Liability unconditional. Borrower hereby agrees that it is jointly and severally liable for the full and prompt payment (whether at stated maturity, by acceleration or otherwise) and performance of, all Obligations owed or hereafter owing to the Agents and the Lenders by Borrower. Borrower agrees that its liability shall be absolute and unconditional, irrespective of, and unaffected by, (A) the genuineness, validity, regularity, enforceability or any future amendment of, or change in, this Agreement, any other Loan Document or any other agreement, document or instrument to which Borrower is or may become a party; (B) the absence of any action to enforce this Agreement or any other Loan Document or the waiver or consent by any Agent or the Lenders with respect to any of the provisions thereof; (C) the existence, value or condition of, or failure to perfect its Lien against, any security for the Obligations or any action, or the absence of any action, by any Agent or any Lender in respect thereof (including the release of any such security); (D) the insolvency of Borrower; or (E) any other action or circumstances which might otherwise constitute a legal or equitable discharge or defense of a surety or guarantor, it being agreed by Borrower that its obligations as confirmed under this subsection 1.10 shall not be discharged until the payment and performance, in full, of the Obligations has occurred. Borrower expressly waives all rights it may have now or in the future under any statute, or at common law, or at law or in equity, or otherwise, to compel any Agent or any Lender to marshal assets or to proceed in respect of the Obligations guaranteed hereunder against any other party or against any security for the payment and performance of the Obligations before proceeding against, or as a condition to proceeding against, Borrower.
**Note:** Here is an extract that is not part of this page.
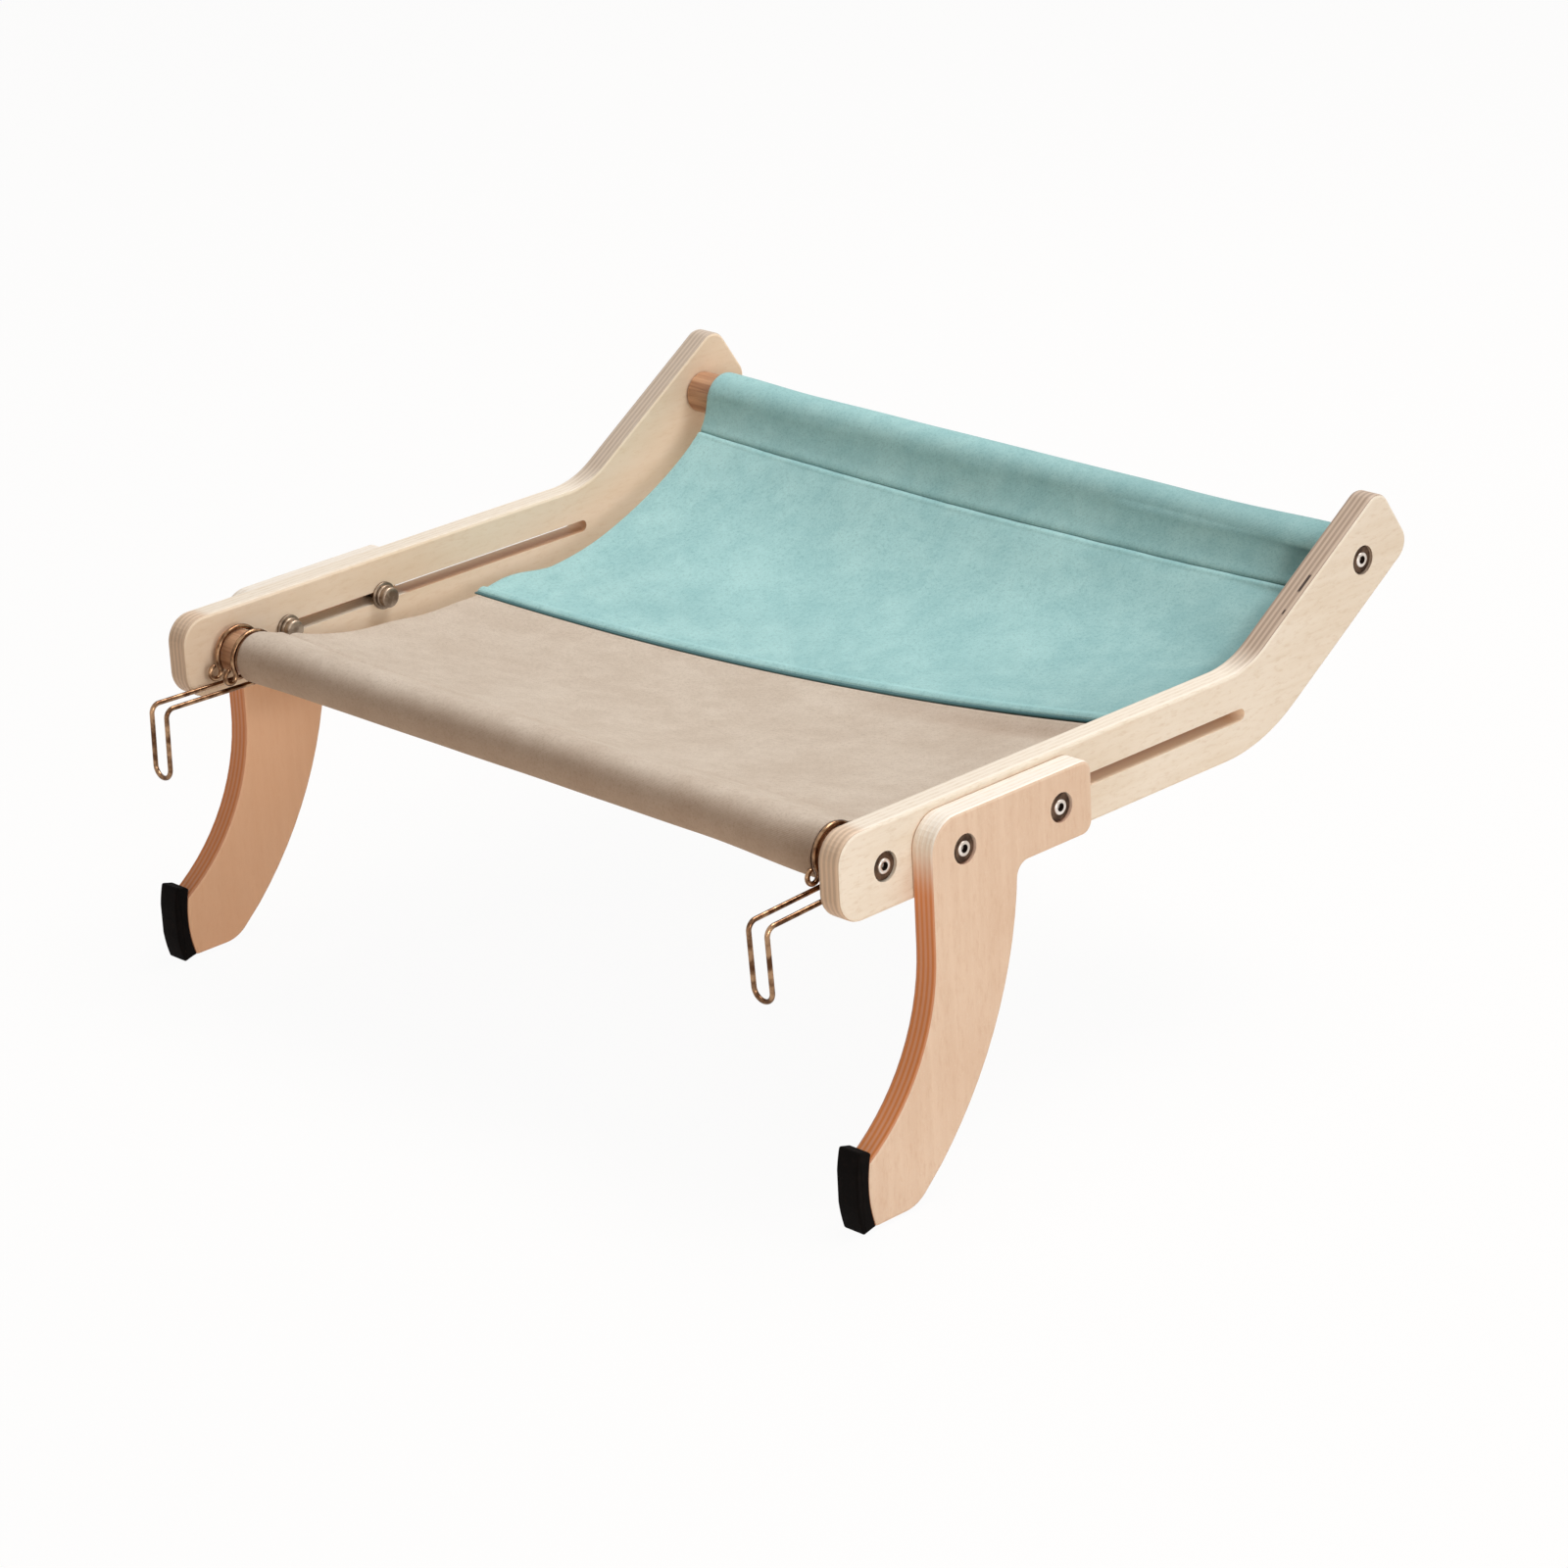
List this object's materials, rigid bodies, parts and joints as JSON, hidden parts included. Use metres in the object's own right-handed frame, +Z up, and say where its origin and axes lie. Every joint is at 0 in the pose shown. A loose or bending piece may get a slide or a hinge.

It is agreed among Borrower, Agents and the Lenders that the foregoing waivers are of the essence of the transaction contemplated by this Agreement and the other Loan Documents and that, but for the provisions of this subsection 1.10 and such waivers, each Lender would decline to enter into this Agreement.

Appears in 2 contracts

Samples: Senior Post Petition Credit Agreement (Portola Packaging Inc), Post Petition Credit Agreement (Portola Packaging Inc)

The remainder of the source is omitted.